> **EXERCISE OBJECTIVE**
Will you return, word for word, only the lines from the top of the data below down to and including the one with "the two ferrules."?

> **DATASET EXCERPT**

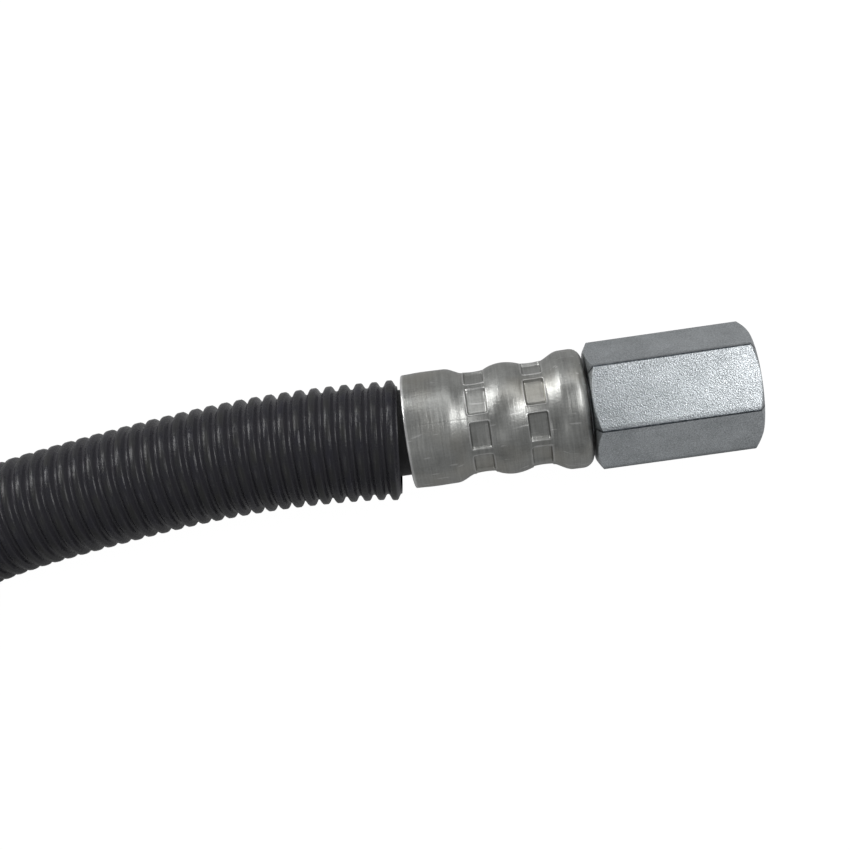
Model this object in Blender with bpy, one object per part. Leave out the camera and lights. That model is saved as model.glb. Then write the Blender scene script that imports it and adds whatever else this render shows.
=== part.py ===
"""Power steering hose.

A rubber hose is crimped into a steel ferrule at each end, over the barbed stem
of a long hexagonal coupling. A loose convoluted sleeve covers the hose between
the two ferrules.

Metres, +Z up. The hose lies on a floor at z = 0. The near coupling's axis runs
along +X over the X axis, and its port faces +X. A hose end is drawn about its
own axis, with x = 0 at the mouth of the ferrule, where the hose comes out.
"""

import math

import bmesh
import bpy
import numpy as np
from mathutils import Vector

# Gaps between pieces
TOUCH_GAP = 0.0003
FERRULE_TO_HEX_GAP = 0.0004

# Rubber hose
HOSE_BORE_RADIUS = 0.00475
HOSE_WALL = 0.00385
SQUEEZED_WALL = 0.0020

# Barbed stem of the coupling
STEM_LENGTH = 0.0245
STEM_GRIP = 0.00005
STEM_WALL = 0.0012
STEM_TIP_CHAMFER = 0.0006
BARB_HEIGHT = 0.0004
BARB_COUNT = 4
BARB_PITCH = 0.0045
BARB_BACK = 0.0005
COLLAR_HEIGHT = 0.0010
COLLAR_LENGTH = 0.0030
NECK_WALL = 0.0028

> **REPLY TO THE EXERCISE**
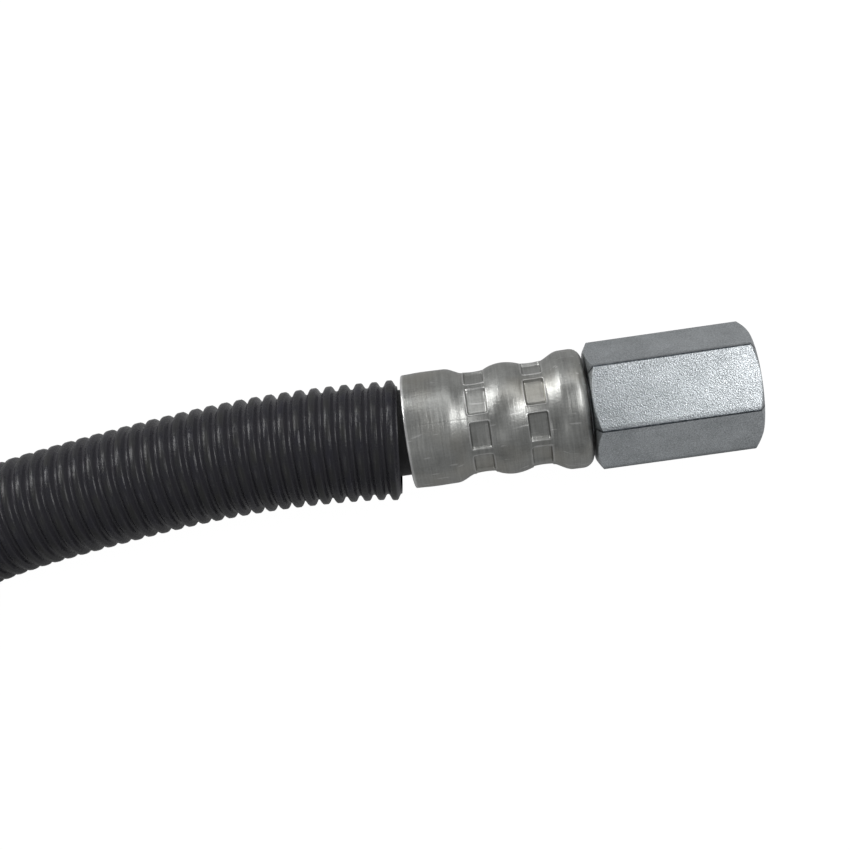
Model this object in Blender with bpy, one object per part. Leave out the camera and lights. That model is saved as model.glb. Then write the Blender scene script that imports it and adds whatever else this render shows.
=== part.py ===
"""Power steering hose.

A rubber hose is crimped into a steel ferrule at each end, over the barbed stem
of a long hexagonal coupling. A loose convoluted sleeve covers the hose between
the two ferrules.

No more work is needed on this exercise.